FIFTEEN ‘Binning Mitchell

TRIMBLE’S tetchy approach in America and at home may have won him few friends; but intentionally or not, it served him well enough in his dealings with the unionist community. For every time the two Governments resiled from their positions on decommissioning, Trimble would eventually follow suit. But because he often did this with ill grace, it masked the extent of his acquiescence in the intergovernmental strategy. This was particularly true of his acceptance of the ‘Twin Track’ procedure in 1995–6. In essence, what happened was that the British accepted that Mayhew’s ‘Washington III’ demand for IRA decommissioning prior to a republican entry into talks was no longer viable: the IRA simply would not decommission. Since the purpose of British state strategy was to secure an all-inclusive settlement which stopped nationalists and unionists fighting each other and thus harming British interests, the price of upholding Washington III became too high to pay. The only question was how to wriggle off the hook of prior decommissioning without obvious humiliation and without inflaming Tory backbench sensibilities. The two Governments hit upon ‘Twin Track’ as the vehicle for accomplishing this.1 It entailed setting up an international commission to arrange for the terms of decommissioning simultaneous with the start of preliminary all-party talks: in other words, parallel decommissioning as opposed to prior decommissioning. It enabled them to say they had not abandoned the principle, but simply altered the timing and the mechanism.

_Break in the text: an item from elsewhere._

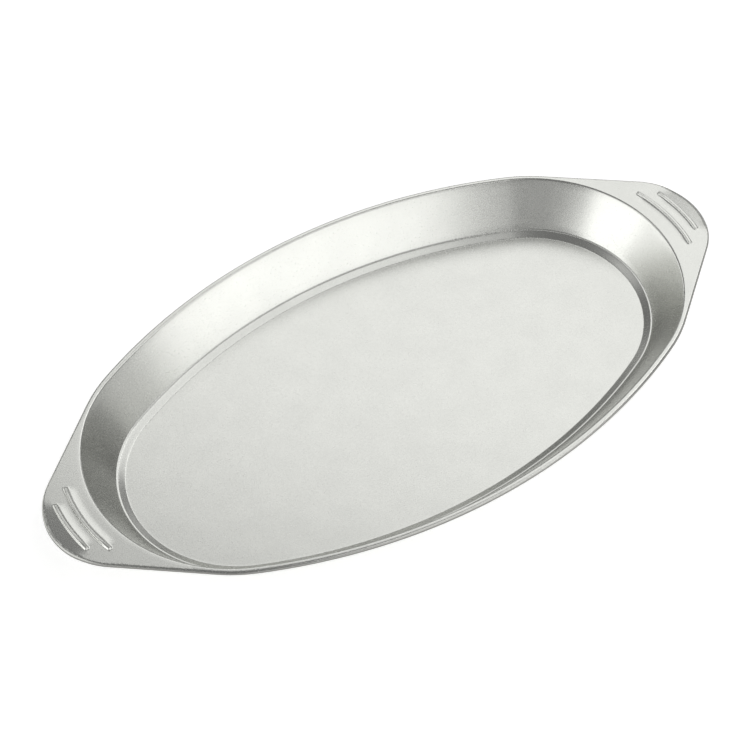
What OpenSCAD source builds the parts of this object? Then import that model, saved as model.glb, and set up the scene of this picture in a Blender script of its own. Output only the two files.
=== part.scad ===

Trimble publicly signalled his willingness to go for a Twin Track procedure in an Irish Times interview on 11 November 1995. Trimble stated that despite his serious misgivings, he had never ruled out Twin Track – so long as it was linked to his assembly proposal. As Patrick Mayhew notes, if the UUP had rejected this formulation, and stuck to Washington III, the two Governments would have been in trouble, not least with the Tory backbenches; but it was Trimble’s willingness to go along with it, subject to certain conditions, which convinced Mayhew that the UUP leader was ultimately serious about doing the deal.2 Indeed, Trimble sometimes behaved as if immediate decommissioning was a tactical device which could be downplayed and then resurrected and traded for some other, more sought-after, objective. Thus he told Andrew Hunter to keep up the pressure on decommissioning, even as he sought to dilute the concept for the sake of more valuable gains.3 His decision not to put too many eggs into the decommissioning basket at this point was also conditioned by his inner belief that ultimately the two Governments were not that serious about it anyway. It would always be subject to broader political imperatives. And in November 1995, the most urgent of those was the forthcoming visit of President Clinton to these islands.